Yes, the range includes outliers. The range is simply the largest value in a dataset minus the smallest value, and it makes no distinction between “normal” data points and extreme ones. If an outlier happens to be your highest or lowest value, it gets used in the calculation, and it can dramatically inflate the result.
How Range Is Calculated
The range uses the absolute maximum and minimum values in your dataset, no matter how extreme they are. There’s no built-in filter or adjustment. If you have test scores of 72, 78, 80, 85, 88, and 91, the range is 91 minus 72, which equals 19. Straightforward.
Now add one outlier. Say a student scored 12 on that same test. The range jumps from 19 to 79 (91 minus 12). That single data point nearly quadrupled the range, even though the other six scores barely changed. This is exactly why statisticians call the range a “non-robust” measure of spread: it only looks at two data points (the extremes), so one unusual value can distort the entire picture.
A Real Example of Outlier Distortion
Consider quarterly home sales for 10 realtors: 2, 2, 3, 4, 5, 5, 6, 6, 7, and 50. That last number is a clear outlier. With it included, the range is 48 (50 minus 2). Remove it, and the range drops to just 5 (7 minus 2). The standard deviation tells a similar story, jumping from 1.81 without the outlier to 14.51 with it. Meanwhile, the median barely moves (stays at 5.00 either way), and the interquartile range shifts only from 3.50 to 3.00. The range and standard deviation are highly sensitive to outliers. The median and interquartile range are not.
Why the Interquartile Range Resists Outliers
If range is so easily thrown off, what should you use instead? The interquartile range (IQR) is the most common alternative. It measures the spread of only the middle 50% of your data by subtracting the 25th percentile (Q1) from the 75th percentile (Q3). Because it ignores the tails entirely, extreme values at either end have no effect on it.
The IQR is also the basis for identifying outliers in the first place. The standard method, sometimes called Tukey’s fences, works like this: multiply the IQR by 1.5, then subtract that number from Q1 to get a lower fence and add it to Q3 to get an upper fence. Any data point outside those fences is flagged as an outlier. For example, if Q1 is 80 and Q3 is 90, the IQR is 10, and 1.5 times that is 15. The lower fence is 65, the upper fence is 105, and any score below 65 or above 105 would be considered an outlier.

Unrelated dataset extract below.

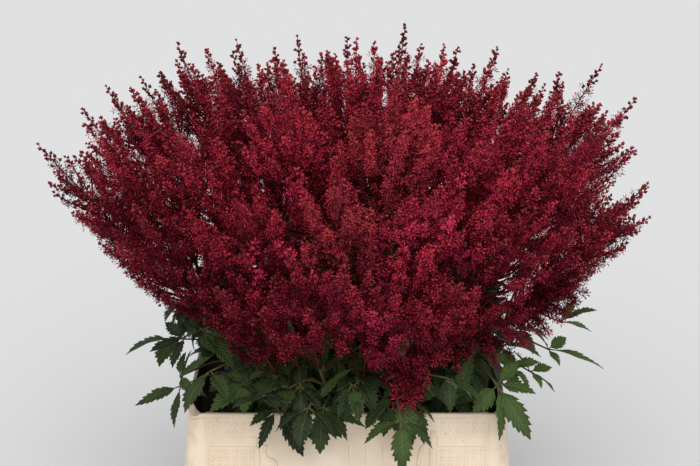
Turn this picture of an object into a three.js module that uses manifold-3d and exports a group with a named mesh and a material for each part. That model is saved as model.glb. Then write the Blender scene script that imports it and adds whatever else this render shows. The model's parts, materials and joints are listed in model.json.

How Box Plots Handle This Visually
Box plots (also called box-and-whisker plots) offer a helpful visual distinction. The box itself spans from Q1 to Q3, representing the middle 50% of data. The whiskers extend to the most extreme data points that are not outliers. Any values beyond the whiskers are plotted as individual dots. So when you look at a box plot, you can immediately see the “normal” range of the data and any outliers separated out. The CDC’s data visualization guidelines use the same 1.5 times IQR rule to draw the boundary between whisker and outlier.
This visual separation is one reason box plots are so popular for exploratory analysis. The full range (including outliers) is still visible on the chart, but the structure of the plot makes it obvious which points are driving that range and which represent the bulk of the data.
When to Use Range vs. IQR
The range is fine when your data is clean and you need a quick, intuitive sense of total spread. It’s easy to calculate and easy to explain. But the moment your dataset contains even one extreme value, the range becomes misleading. It will suggest your data is far more spread out than it actually is for the vast majority of observations.
Use the IQR when you want a measure of spread that reflects where most of your data actually lives. It’s especially valuable when you suspect outliers, when your data is skewed, or when you’re comparing variability across groups that might have different numbers of extreme values. The mean, range, variance, and standard deviation are all sensitive to outliers. The median and IQR are resistant to them.
If you’re working in a spreadsheet and need a practical approach, calculate both. The gap between the range and the IQR can itself be informative: a range of 48 alongside an IQR of 3 (as in the realtor example) immediately tells you that extreme values are stretching your data far beyond where most observations fall.